Data shown:

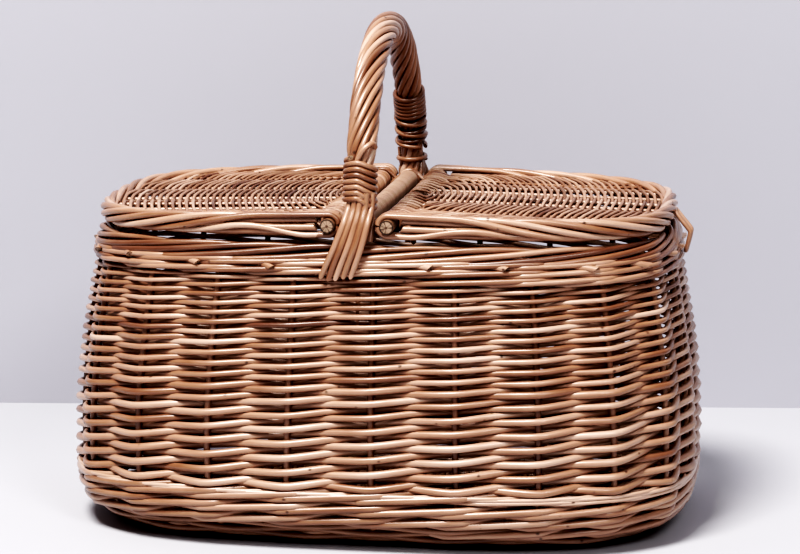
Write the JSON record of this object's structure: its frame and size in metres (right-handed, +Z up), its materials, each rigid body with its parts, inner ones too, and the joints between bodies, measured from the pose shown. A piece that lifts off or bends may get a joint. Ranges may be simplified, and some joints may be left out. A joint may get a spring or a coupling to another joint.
{
  "type": "wicker picnic basket",
  "caption": "Oval woven willow picnic basket with a fixed bow handle and two hinged lids that open away from it, one with a hanging closing loop.",
  "frame": {"origin": "on the floor under the middle of the basket's base", "axes": "+X along the basket's length towards the lid with the closing loop, +Y towards the back, +Z up"},
  "size_m": [0.45, 0.298, 0.3625],
  "materials": {
    "willow_weave": "buff willow rods, woven, satin",
    "willow_rod": "thick buff willow rods, satin",
    "willow_stick": "thick willow sticks with cut ends, matt",
    "willow_skein": "split pale willow skein, wound, matt"
  },
  "bodies": {
    "basket": {"back_handle_foot": "willow_rod", "back_leg_binding": "willow_rod", "base_sticks": "willow_stick", "base_weave": "willow_weave", "crossbar_core": "willow_stick", "crossbar_wrap": "willow_skein", "foot_border": "willow_rod", "front_handle_foot": "willow_rod", "front_leg_binding": "willow_rod", "handle_core": "willow_stick", "handle_twist": "willow_rod", "hinge_lashing_back_left": "willow_rod", "hinge_lashing_back_right": "willow_rod", "hinge_lashing_front_left": "willow_rod", "hinge_lashing_front_right": "willow_rod", "side_stakes": "willow_rod", "side_weave": "willow_weave", "top_border": "willow_rod", "top_wale": "willow_weave", "upsett_wale": "willow_weave"},
    "left_lid": {"left_hinge_stick": "willow_stick", "left_lid_border": "willow_rod", "left_lid_ribs": "willow_rod", "left_lid_weave": "willow_weave"},
    "right_lid": {"right_hinge_stick": "willow_stick", "right_lid_border": "willow_rod", "right_lid_ribs": "willow_rod", "right_lid_weave": "willow_weave"},
    "closing_loop": {"closing_loop": "willow_rod"}
  },
  "joints": [
    {"name": "left_lid_hinge", "type": "hinge", "parent": "basket", "child": "left_lid", "pos_m": [-0.0235, 0, 0.227], "axis": [0, 1, 0], "range_deg": [0, 77]},
    {"name": "right_lid_hinge", "type": "hinge", "parent": "basket", "child": "right_lid", "pos_m": [0.0175, 0, 0.227], "axis": [0, -1, 0], "range_deg": [0, 77]},
    {"name": "closing_loop_swing", "type": "hinge", "parent": "right_lid", "child": "closing_loop", "pos_m": [0.2046, 0, 0.2245], "axis": [0, -1, 0], "range_deg": [0, 115]}
  ]
}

What to do:
Extract the listing in its entirety and repeat it exactly.

Result:
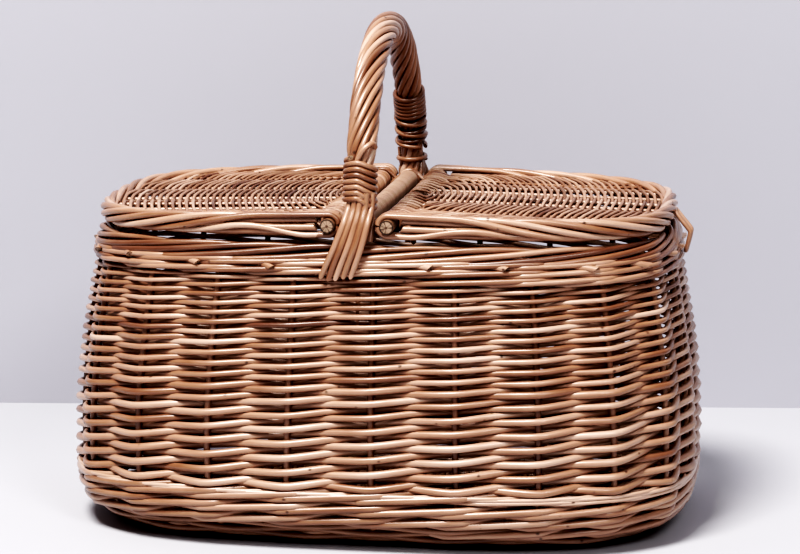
Write the JSON record of this object's structure: its frame and size in metres (right-handed, +Z up), its materials, each rigid body with its parts, inner ones too, and the joints between bodies, measured from the pose shown. A piece that lifts off or bends may get a joint. Ranges may be simplified, and some joints may be left out. A joint may get a spring or a coupling to another joint.
{
  "type": "wicker picnic basket",
  "caption": "Oval woven willow picnic basket with a fixed bow handle and two hinged lids that open away from it, one with a hanging closing loop.",
  "frame": {"origin": "on the floor under the middle of the basket's base", "axes": "+X along the basket's length towards the lid with the closing loop, +Y towards the back, +Z up"},
  "size_m": [0.45, 0.298, 0.3625],
  "materials": {
    "willow_weave": "buff willow rods, woven, satin",
    "willow_rod": "thick buff willow rods, satin",
    "willow_stick": "thick willow sticks with cut ends, matt",
    "willow_skein": "split pale willow skein, wound, matt"
  },
  "bodies": {
    "basket": {"back_handle_foot": "willow_rod", "back_leg_binding": "willow_rod", "base_sticks": "willow_stick", "base_weave": "willow_weave", "crossbar_core": "willow_stick", "crossbar_wrap": "willow_skein", "foot_border": "willow_rod", "front_handle_foot": "willow_rod", "front_leg_binding": "willow_rod", "handle_core": "willow_stick", "handle_twist": "willow_rod", "hinge_lashing_back_left": "willow_rod", "hinge_lashing_back_right": "willow_rod", "hinge_lashing_front_left": "willow_rod", "hinge_lashing_front_right": "willow_rod", "side_stakes": "willow_rod", "side_weave": "willow_weave", "top_border": "willow_rod", "top_wale": "willow_weave", "upsett_wale": "willow_weave"},
    "left_lid": {"left_hinge_stick": "willow_stick", "left_lid_border": "willow_rod", "left_lid_ribs": "willow_rod", "left_lid_weave": "willow_weave"},
    "right_lid": {"right_hinge_stick": "willow_stick", "right_lid_border": "willow_rod", "right_lid_ribs": "willow_rod", "right_lid_weave": "willow_weave"},
    "closing_loop": {"closing_loop": "willow_rod"}
  },
  "joints": [
    {"name": "left_lid_hinge", "type": "hinge", "parent": "basket", "child": "left_lid", "pos_m": [-0.0235, 0, 0.227], "axis": [0, 1, 0], "range_deg": [0, 77]},
    {"name": "right_lid_hinge", "type": "hinge", "parent": "basket", "child": "right_lid", "pos_m": [0.0175, 0, 0.227], "axis": [0, -1, 0], "range_deg": [0, 77]},
    {"name": "closing_loop_swing", "type": "hinge", "parent": "right_lid", "child": "closing_loop", "pos_m": [0.2046, 0, 0.2245], "axis": [0, -1, 0], "range_deg": [0, 115]}
  ]
}